:: WORK TO BE COMPLETED ::
Write the material out again, line by line, exactly as it is.

:: PROVIDED DATA ::

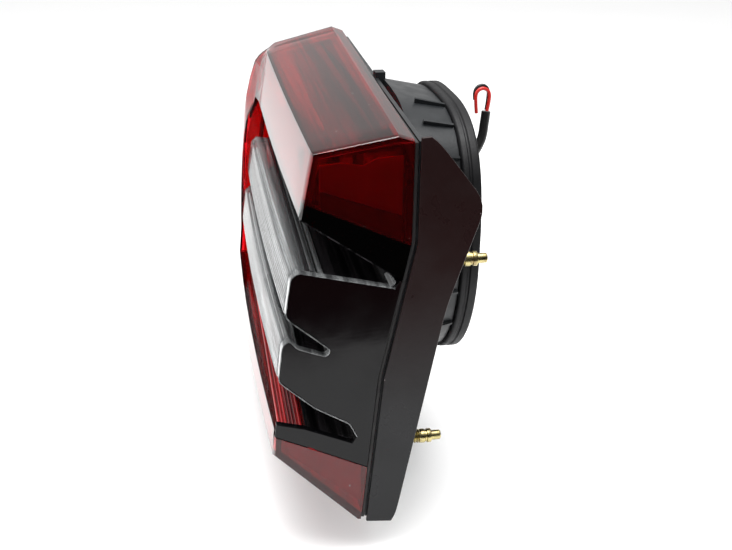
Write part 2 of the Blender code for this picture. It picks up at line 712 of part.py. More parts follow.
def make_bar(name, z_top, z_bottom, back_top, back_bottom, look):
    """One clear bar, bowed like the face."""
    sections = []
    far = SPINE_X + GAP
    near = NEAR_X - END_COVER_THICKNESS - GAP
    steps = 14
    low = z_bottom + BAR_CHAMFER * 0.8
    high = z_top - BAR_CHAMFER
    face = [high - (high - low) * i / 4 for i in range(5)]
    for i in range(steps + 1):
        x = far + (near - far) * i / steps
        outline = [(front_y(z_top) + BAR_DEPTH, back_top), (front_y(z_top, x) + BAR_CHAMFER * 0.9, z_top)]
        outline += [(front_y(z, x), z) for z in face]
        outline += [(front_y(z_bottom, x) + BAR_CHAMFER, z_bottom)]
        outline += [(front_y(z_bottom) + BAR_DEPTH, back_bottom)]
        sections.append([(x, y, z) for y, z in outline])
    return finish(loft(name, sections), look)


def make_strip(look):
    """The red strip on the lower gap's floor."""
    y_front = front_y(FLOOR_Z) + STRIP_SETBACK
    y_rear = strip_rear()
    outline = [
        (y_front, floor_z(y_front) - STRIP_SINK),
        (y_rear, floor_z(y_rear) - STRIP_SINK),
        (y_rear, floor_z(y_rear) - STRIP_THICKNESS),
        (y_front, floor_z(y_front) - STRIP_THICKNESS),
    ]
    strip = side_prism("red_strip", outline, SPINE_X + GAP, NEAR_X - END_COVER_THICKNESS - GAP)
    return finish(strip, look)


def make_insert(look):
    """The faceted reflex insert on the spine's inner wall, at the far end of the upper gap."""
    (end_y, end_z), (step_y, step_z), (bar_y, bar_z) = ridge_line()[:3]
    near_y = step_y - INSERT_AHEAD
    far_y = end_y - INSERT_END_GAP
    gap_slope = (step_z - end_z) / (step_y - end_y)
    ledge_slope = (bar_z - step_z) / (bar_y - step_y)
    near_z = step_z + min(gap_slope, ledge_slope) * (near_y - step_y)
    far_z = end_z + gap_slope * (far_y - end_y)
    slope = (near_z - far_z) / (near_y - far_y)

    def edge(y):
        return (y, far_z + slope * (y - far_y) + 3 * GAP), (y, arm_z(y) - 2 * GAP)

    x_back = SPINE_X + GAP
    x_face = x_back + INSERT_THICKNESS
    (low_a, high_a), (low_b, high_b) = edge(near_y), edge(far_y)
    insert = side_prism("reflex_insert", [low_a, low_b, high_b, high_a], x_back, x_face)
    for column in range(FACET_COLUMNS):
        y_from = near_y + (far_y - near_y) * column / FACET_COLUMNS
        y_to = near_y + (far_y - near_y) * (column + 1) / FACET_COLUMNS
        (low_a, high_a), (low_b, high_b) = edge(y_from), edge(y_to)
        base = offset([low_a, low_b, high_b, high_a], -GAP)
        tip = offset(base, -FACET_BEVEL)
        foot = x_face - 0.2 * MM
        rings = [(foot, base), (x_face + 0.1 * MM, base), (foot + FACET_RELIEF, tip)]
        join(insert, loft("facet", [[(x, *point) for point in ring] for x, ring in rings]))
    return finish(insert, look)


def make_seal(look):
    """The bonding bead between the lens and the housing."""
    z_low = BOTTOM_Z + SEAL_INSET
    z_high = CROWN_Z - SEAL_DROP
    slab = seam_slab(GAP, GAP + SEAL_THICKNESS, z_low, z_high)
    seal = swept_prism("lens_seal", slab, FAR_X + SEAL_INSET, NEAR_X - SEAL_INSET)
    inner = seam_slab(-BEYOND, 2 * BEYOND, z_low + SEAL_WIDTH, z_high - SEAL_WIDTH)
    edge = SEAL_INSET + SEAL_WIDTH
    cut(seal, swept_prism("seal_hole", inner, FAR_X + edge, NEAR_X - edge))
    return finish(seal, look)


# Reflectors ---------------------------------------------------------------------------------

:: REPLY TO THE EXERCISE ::
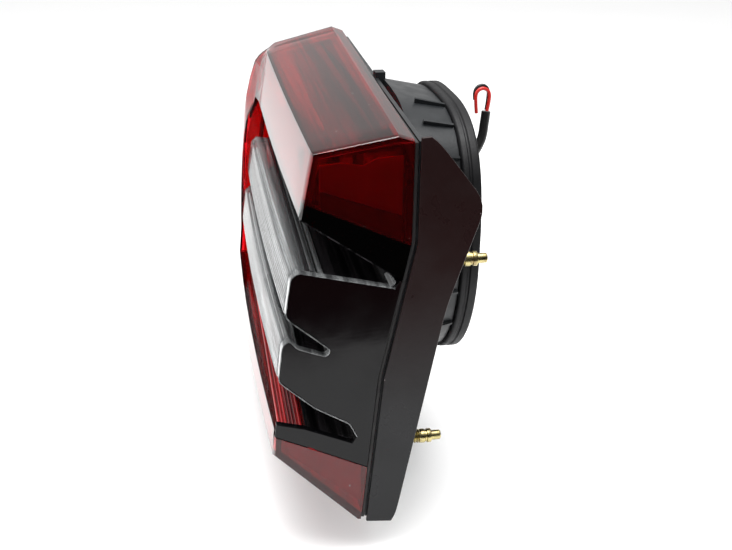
Write part 2 of the Blender code for this picture. It picks up at line 712 of part.py. More parts follow.
def make_bar(name, z_top, z_bottom, back_top, back_bottom, look):
    """One clear bar, bowed like the face."""
    sections = []
    far = SPINE_X + GAP
    near = NEAR_X - END_COVER_THICKNESS - GAP
    steps = 14
    low = z_bottom + BAR_CHAMFER * 0.8
    high = z_top - BAR_CHAMFER
    face = [high - (high - low) * i / 4 for i in range(5)]
    for i in range(steps + 1):
        x = far + (near - far) * i / steps
        outline = [(front_y(z_top) + BAR_DEPTH, back_top), (front_y(z_top, x) + BAR_CHAMFER * 0.9, z_top)]
        outline += [(front_y(z, x), z) for z in face]
        outline += [(front_y(z_bottom, x) + BAR_CHAMFER, z_bottom)]
        outline += [(front_y(z_bottom) + BAR_DEPTH, back_bottom)]
        sections.append([(x, y, z) for y, z in outline])
    return finish(loft(name, sections), look)


def make_strip(look):
    """The red strip on the lower gap's floor."""
    y_front = front_y(FLOOR_Z) + STRIP_SETBACK
    y_rear = strip_rear()
    outline = [
        (y_front, floor_z(y_front) - STRIP_SINK),
        (y_rear, floor_z(y_rear) - STRIP_SINK),
        (y_rear, floor_z(y_rear) - STRIP_THICKNESS),
        (y_front, floor_z(y_front) - STRIP_THICKNESS),
    ]
    strip = side_prism("red_strip", outline, SPINE_X + GAP, NEAR_X - END_COVER_THICKNESS - GAP)
    return finish(strip, look)


def make_insert(look):
    """The faceted reflex insert on the spine's inner wall, at the far end of the upper gap."""
    (end_y, end_z), (step_y, step_z), (bar_y, bar_z) = ridge_line()[:3]
    near_y = step_y - INSERT_AHEAD
    far_y = end_y - INSERT_END_GAP
    gap_slope = (step_z - end_z) / (step_y - end_y)
    ledge_slope = (bar_z - step_z) / (bar_y - step_y)
    near_z = step_z + min(gap_slope, ledge_slope) * (near_y - step_y)
    far_z = end_z + gap_slope * (far_y - end_y)
    slope = (near_z - far_z) / (near_y - far_y)

    def edge(y):
        return (y, far_z + slope * (y - far_y) + 3 * GAP), (y, arm_z(y) - 2 * GAP)

    x_back = SPINE_X + GAP
    x_face = x_back + INSERT_THICKNESS
    (low_a, high_a), (low_b, high_b) = edge(near_y), edge(far_y)
    insert = side_prism("reflex_insert", [low_a, low_b, high_b, high_a], x_back, x_face)
    for column in range(FACET_COLUMNS):
        y_from = near_y + (far_y - near_y) * column / FACET_COLUMNS
        y_to = near_y + (far_y - near_y) * (column + 1) / FACET_COLUMNS
        (low_a, high_a), (low_b, high_b) = edge(y_from), edge(y_to)
        base = offset([low_a, low_b, high_b, high_a], -GAP)
        tip = offset(base, -FACET_BEVEL)
        foot = x_face - 0.2 * MM
        rings = [(foot, base), (x_face + 0.1 * MM, base), (foot + FACET_RELIEF, tip)]
        join(insert, loft("facet", [[(x, *point) for point in ring] for x, ring in rings]))
    return finish(insert, look)


def make_seal(look):
    """The bonding bead between the lens and the housing."""
    z_low = BOTTOM_Z + SEAL_INSET
    z_high = CROWN_Z - SEAL_DROP
    slab = seam_slab(GAP, GAP + SEAL_THICKNESS, z_low, z_high)
    seal = swept_prism("lens_seal", slab, FAR_X + SEAL_INSET, NEAR_X - SEAL_INSET)
    inner = seam_slab(-BEYOND, 2 * BEYOND, z_low + SEAL_WIDTH, z_high - SEAL_WIDTH)
    edge = SEAL_INSET + SEAL_WIDTH
    cut(seal, swept_prism("seal_hole", inner, FAR_X + edge, NEAR_X - edge))
    return finish(seal, look)


# Reflectors ---------------------------------------------------------------------------------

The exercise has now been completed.